--- DATA ---
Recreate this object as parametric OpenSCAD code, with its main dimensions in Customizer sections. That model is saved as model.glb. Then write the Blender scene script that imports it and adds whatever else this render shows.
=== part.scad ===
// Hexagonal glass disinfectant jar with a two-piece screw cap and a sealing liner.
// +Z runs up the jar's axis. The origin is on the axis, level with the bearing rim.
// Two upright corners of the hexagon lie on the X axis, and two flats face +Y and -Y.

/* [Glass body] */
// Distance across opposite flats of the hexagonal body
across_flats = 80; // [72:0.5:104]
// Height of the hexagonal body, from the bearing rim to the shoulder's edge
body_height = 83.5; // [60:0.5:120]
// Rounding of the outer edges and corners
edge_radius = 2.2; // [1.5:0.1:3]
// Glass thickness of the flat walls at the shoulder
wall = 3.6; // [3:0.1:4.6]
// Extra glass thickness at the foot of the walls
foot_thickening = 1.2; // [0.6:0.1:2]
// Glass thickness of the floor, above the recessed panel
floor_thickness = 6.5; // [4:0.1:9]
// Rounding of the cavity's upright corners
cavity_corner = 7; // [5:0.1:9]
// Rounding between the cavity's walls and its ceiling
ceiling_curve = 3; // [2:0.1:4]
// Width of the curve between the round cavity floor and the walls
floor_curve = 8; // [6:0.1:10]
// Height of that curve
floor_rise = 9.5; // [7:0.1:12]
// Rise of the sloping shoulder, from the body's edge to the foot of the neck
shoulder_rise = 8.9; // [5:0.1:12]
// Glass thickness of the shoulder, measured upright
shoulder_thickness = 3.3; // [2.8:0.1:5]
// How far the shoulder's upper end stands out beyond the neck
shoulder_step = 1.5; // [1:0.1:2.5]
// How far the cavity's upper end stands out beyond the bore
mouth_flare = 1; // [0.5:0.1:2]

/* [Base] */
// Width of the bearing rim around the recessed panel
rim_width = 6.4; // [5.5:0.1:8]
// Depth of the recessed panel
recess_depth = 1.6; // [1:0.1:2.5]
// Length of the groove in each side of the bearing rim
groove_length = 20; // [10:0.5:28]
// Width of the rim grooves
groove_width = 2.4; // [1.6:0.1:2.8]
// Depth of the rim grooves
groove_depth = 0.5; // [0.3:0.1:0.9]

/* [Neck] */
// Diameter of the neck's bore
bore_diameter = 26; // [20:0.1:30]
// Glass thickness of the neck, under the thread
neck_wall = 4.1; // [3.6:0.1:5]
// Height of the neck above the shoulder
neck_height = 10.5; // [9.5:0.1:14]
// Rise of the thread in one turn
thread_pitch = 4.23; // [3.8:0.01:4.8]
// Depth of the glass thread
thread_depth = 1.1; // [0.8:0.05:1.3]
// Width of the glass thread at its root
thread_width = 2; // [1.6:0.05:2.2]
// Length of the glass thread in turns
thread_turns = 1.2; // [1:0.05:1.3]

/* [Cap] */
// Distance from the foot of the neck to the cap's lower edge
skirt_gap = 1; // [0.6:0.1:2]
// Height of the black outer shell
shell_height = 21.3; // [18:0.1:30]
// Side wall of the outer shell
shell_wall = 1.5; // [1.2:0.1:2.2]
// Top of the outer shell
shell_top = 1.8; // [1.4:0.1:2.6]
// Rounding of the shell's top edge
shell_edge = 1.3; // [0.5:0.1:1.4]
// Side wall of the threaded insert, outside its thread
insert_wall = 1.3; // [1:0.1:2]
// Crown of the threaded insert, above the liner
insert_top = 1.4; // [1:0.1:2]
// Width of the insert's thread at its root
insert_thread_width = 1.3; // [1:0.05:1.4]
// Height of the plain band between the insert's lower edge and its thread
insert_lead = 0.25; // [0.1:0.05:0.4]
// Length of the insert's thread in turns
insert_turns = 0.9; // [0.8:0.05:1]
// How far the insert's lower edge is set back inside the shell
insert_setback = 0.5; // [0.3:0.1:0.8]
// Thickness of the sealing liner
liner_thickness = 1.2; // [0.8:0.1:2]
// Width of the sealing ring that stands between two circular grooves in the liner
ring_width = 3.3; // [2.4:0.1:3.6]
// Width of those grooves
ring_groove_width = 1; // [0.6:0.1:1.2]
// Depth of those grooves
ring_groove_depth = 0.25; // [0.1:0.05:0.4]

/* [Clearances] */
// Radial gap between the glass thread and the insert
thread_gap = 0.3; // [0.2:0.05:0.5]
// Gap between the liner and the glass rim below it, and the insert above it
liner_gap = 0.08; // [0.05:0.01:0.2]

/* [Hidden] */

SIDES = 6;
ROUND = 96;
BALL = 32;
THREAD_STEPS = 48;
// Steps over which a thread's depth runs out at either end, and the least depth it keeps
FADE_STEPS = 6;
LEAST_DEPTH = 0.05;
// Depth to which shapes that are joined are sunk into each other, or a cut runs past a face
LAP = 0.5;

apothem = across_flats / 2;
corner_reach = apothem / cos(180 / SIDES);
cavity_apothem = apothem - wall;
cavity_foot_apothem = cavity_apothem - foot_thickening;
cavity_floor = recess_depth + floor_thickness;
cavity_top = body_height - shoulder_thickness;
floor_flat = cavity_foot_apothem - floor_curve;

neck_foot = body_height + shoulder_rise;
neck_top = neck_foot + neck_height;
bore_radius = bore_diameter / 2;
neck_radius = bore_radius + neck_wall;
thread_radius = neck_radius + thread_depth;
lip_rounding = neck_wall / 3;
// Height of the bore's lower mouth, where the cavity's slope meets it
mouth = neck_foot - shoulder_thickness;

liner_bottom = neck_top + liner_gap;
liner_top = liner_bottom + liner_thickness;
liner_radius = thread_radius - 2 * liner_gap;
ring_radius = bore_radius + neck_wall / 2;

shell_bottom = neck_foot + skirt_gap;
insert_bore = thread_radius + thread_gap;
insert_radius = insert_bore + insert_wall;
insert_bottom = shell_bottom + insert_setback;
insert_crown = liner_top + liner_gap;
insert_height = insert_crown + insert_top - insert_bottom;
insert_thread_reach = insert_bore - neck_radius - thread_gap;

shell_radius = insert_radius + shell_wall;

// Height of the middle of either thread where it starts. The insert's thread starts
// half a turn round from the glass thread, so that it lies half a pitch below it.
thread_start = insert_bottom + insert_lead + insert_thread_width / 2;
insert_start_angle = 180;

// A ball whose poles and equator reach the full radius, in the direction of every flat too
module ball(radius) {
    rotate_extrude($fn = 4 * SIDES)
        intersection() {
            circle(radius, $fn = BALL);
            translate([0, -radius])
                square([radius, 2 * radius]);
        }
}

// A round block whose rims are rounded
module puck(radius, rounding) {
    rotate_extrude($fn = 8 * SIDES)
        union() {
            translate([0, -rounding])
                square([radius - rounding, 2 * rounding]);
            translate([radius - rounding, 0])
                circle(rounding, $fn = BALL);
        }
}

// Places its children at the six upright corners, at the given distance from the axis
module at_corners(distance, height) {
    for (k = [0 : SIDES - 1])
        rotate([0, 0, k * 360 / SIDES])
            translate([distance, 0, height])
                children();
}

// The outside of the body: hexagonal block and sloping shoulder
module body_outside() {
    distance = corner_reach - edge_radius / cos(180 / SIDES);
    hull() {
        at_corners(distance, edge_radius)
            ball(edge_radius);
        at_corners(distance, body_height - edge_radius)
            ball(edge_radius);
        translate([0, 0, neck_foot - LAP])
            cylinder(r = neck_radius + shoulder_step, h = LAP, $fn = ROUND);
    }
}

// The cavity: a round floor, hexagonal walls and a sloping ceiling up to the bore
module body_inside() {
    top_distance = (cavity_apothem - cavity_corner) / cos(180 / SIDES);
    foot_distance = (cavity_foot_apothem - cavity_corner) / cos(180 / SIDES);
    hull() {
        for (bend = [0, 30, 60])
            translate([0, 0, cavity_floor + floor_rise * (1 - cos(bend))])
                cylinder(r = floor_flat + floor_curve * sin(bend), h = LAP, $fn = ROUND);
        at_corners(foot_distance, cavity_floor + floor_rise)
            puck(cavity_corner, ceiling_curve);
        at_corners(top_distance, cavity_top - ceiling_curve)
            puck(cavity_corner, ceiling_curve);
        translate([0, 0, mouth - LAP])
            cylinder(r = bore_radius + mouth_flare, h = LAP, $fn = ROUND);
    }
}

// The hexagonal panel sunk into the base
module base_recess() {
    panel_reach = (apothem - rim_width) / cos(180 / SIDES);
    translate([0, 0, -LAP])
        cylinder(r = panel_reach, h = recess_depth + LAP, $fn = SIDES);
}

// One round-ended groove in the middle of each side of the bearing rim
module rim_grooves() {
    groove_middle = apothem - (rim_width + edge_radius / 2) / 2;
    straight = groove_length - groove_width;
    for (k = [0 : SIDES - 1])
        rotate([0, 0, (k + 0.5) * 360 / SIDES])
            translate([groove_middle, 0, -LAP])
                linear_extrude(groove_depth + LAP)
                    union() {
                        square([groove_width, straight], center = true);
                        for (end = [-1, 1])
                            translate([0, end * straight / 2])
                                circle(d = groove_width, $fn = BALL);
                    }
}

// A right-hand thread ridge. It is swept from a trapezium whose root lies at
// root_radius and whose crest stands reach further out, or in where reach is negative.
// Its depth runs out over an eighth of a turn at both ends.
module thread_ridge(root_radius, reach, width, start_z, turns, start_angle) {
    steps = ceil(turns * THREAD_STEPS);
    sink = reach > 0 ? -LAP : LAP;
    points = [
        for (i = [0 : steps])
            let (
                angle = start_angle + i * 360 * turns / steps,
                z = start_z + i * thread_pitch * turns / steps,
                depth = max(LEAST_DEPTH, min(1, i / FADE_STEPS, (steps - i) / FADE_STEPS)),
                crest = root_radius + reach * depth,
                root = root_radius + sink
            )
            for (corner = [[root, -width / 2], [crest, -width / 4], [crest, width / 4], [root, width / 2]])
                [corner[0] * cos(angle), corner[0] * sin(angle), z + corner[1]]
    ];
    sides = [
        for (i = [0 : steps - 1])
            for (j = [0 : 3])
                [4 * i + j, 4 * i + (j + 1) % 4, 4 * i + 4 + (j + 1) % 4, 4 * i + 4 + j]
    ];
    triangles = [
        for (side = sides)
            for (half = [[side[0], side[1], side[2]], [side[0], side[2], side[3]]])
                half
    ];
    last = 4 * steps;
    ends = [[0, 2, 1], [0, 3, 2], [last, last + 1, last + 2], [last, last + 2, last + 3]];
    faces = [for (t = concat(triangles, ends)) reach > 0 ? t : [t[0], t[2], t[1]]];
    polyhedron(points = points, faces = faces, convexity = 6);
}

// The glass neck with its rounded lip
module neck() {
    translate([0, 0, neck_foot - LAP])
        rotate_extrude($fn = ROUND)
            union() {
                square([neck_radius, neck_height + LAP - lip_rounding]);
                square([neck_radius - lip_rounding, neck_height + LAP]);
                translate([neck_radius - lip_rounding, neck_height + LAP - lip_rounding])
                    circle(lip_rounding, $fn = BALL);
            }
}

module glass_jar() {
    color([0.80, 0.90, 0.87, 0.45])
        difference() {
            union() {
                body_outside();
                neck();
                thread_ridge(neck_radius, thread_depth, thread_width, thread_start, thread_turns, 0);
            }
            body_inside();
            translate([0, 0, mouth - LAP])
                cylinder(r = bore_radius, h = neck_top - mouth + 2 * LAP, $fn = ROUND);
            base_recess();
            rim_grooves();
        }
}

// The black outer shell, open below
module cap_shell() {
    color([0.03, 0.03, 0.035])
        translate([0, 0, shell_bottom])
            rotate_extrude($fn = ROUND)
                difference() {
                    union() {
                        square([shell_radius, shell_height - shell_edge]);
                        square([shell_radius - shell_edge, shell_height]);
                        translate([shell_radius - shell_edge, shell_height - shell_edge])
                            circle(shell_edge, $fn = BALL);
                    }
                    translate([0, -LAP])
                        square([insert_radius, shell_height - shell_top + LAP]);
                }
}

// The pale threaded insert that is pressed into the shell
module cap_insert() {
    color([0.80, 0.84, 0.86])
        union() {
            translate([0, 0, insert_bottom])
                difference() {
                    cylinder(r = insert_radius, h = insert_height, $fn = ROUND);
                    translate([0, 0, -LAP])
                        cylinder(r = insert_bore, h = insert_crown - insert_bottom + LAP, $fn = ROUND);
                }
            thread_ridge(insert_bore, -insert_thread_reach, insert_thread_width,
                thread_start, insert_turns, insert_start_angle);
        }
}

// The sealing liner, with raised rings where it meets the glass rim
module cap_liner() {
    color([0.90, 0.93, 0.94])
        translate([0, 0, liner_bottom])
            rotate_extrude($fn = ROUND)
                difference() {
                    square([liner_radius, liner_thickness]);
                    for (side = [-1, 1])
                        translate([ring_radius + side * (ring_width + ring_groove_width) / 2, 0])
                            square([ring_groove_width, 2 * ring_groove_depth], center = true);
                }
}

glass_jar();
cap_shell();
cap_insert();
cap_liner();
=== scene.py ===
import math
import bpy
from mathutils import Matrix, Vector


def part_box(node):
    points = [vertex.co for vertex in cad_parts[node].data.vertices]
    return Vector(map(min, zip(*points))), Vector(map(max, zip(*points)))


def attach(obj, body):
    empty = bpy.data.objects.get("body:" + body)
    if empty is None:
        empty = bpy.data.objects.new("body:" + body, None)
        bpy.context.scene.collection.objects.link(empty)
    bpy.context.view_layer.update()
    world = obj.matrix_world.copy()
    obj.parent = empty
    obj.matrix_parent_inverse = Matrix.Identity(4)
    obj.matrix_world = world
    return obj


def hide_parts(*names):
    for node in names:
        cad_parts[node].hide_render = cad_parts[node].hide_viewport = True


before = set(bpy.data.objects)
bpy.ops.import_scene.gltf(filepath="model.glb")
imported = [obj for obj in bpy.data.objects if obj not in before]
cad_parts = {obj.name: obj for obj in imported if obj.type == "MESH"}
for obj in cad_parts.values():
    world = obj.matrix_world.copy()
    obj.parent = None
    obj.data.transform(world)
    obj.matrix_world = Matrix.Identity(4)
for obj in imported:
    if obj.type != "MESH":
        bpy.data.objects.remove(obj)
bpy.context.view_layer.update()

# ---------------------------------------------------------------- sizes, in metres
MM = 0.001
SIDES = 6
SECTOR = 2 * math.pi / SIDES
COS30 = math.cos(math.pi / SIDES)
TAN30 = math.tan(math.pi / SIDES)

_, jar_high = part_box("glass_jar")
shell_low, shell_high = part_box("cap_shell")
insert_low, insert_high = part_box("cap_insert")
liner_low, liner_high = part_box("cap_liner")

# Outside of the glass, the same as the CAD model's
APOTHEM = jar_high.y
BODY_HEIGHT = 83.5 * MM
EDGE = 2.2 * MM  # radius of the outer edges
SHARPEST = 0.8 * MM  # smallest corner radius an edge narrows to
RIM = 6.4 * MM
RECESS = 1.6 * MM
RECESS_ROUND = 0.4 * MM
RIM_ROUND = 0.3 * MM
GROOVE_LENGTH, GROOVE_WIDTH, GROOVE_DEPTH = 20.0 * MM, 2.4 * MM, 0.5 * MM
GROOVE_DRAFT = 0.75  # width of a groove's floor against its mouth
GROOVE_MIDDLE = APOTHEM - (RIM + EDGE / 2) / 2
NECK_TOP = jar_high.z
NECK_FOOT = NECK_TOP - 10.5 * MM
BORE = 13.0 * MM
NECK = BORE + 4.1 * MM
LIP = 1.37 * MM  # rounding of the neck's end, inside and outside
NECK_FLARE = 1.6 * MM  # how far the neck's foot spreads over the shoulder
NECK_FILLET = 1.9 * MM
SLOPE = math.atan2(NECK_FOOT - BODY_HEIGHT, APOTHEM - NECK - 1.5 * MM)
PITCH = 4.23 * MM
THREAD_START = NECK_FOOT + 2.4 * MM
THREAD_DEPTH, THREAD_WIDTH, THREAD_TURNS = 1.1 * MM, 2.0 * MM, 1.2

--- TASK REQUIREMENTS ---
Return, unchanged, the run of lines above that opens with the line containing "meets the glass rim" and closes with the line containing "obj.matrix_world = Matrix.Identity(4)". Include both.

--- TASK RESULT ---
// The sealing liner, with raised rings where it meets the glass rim
module cap_liner() {
    color([0.90, 0.93, 0.94])
        translate([0, 0, liner_bottom])
            rotate_extrude($fn = ROUND)
                difference() {
                    square([liner_radius, liner_thickness]);
                    for (side = [-1, 1])
                        translate([ring_radius + side * (ring_width + ring_groove_width) / 2, 0])
                            square([ring_groove_width, 2 * ring_groove_depth], center = true);
                }
}

glass_jar();
cap_shell();
cap_insert();
cap_liner();
=== scene.py ===
import math
import bpy
from mathutils import Matrix, Vector


def part_box(node):
    points = [vertex.co for vertex in cad_parts[node].data.vertices]
    return Vector(map(min, zip(*points))), Vector(map(max, zip(*points)))


def attach(obj, body):
    empty = bpy.data.objects.get("body:" + body)
    if empty is None:
        empty = bpy.data.objects.new("body:" + body, None)
        bpy.context.scene.collection.objects.link(empty)
    bpy.context.view_layer.update()
    world = obj.matrix_world.copy()
    obj.parent = empty
    obj.matrix_parent_inverse = Matrix.Identity(4)
    obj.matrix_world = world
    return obj


def hide_parts(*names):
    for node in names:
        cad_parts[node].hide_render = cad_parts[node].hide_viewport = True


before = set(bpy.data.objects)
bpy.ops.import_scene.gltf(filepath="model.glb")
imported = [obj for obj in bpy.data.objects if obj not in before]
cad_parts = {obj.name: obj for obj in imported if obj.type == "MESH"}
for obj in cad_parts.values():
    world = obj.matrix_world.copy()
    obj.parent = None
    obj.data.transform(world)
    obj.matrix_world = Matrix.Identity(4)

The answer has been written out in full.